According to Minn. Stat. § 115.55, Subd. 6, if a seller violates the statute’s disclosure requirements, the buyer has the right to recover its costs related to bringing any septic system into compliance with applicable rules, and to recover its attorneys’ fees.  The statute of limitations for an action relating to an inadequate disclosure regarding septic system compliance is just two years from the date of closing, even though the statute of limitations for most cases of non-disclosure (or fraud) is six years from the date the misrepresentation is discovered.

 

The buyer in the JEM Acres case also alleged breach of a warranty that the sellers made in the purchase agreement regarding the compliance of the septic system.  The sellers argued that their representation in the purchase agreement was no longer binding because the doctrine of “merger” states that claims arising under a purchase agreement for real property do not survive delivery of the deed.  The sellers pointed to language in the purchase agreement itself that appeared to bar the buyer’s claims.  However, the Court of Appeals property noted that the doctrine of merger does not apply to fraudulent statements.

 

This case serves as an important reminder of three lessons that apply to all real property transactions.  First, be vigilant in the months after closing to ensure that any undisclosed problems are not lurking, many of which are not or cannot be revealed by a typical pre-closing inspection.  Second, do not be deterred from pursuing justice because of the presentation of technical evidence of compliance where common sense says you have been wronged.  Third, you must act promptly to ensure your rights are protected; memories fade, evidence is lost, sellers disappear, and –most importantly– statutes of limitations can expire resulting in a bar against your claim(s).

 

The case (JEM Acres, LLC v.

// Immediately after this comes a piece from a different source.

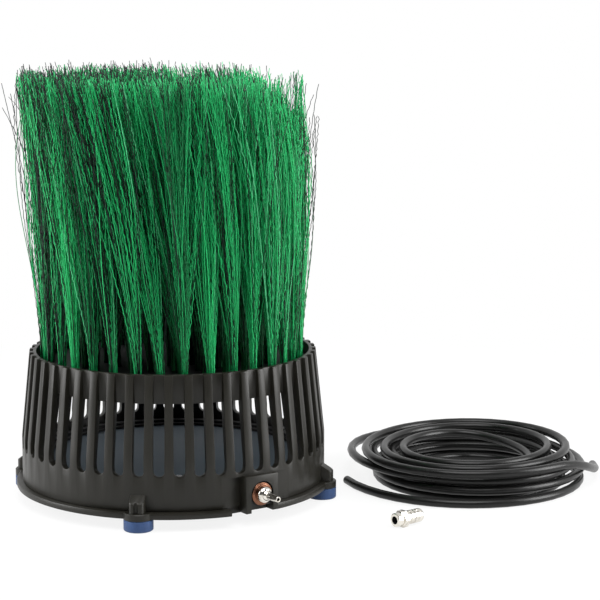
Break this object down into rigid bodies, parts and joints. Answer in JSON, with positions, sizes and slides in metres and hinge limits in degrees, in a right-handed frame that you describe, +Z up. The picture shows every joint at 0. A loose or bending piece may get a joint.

Bruno, 764 N.W.2d 77 (Minn. Ct. App. 2009)) can be found here:   http://www.lawlibrary.state.mn.us/archive/ctappub/0904/opa080735-0414.pdf

 

The statute (Minn. Stat. § 115.55) can be found here:  https://www.revisor.leg.state.mn.us/statutes/?id=115.55.

 

Entry by Matt Drewes.  Matt is a shareholder at Thomsen & Nybeck, P.A. and head of the firm’s Community Association Representation Group and Co-chairs the firm’s Construction Defect Litigation Group.  He practices primarily in the areas of real estate litigation, townhome and condominium law, construction litigation, debtor/creditor law, insurance litigation and employment law.  For more information on our general real estate services, please visit:  http://www.tn-law.com/CM/Real-Estate/Real-Estate-Law.asp, or visit this page for information about real estate litigation:  http://www.tn-law.com/CM/Custom/TOCLitigation.asp.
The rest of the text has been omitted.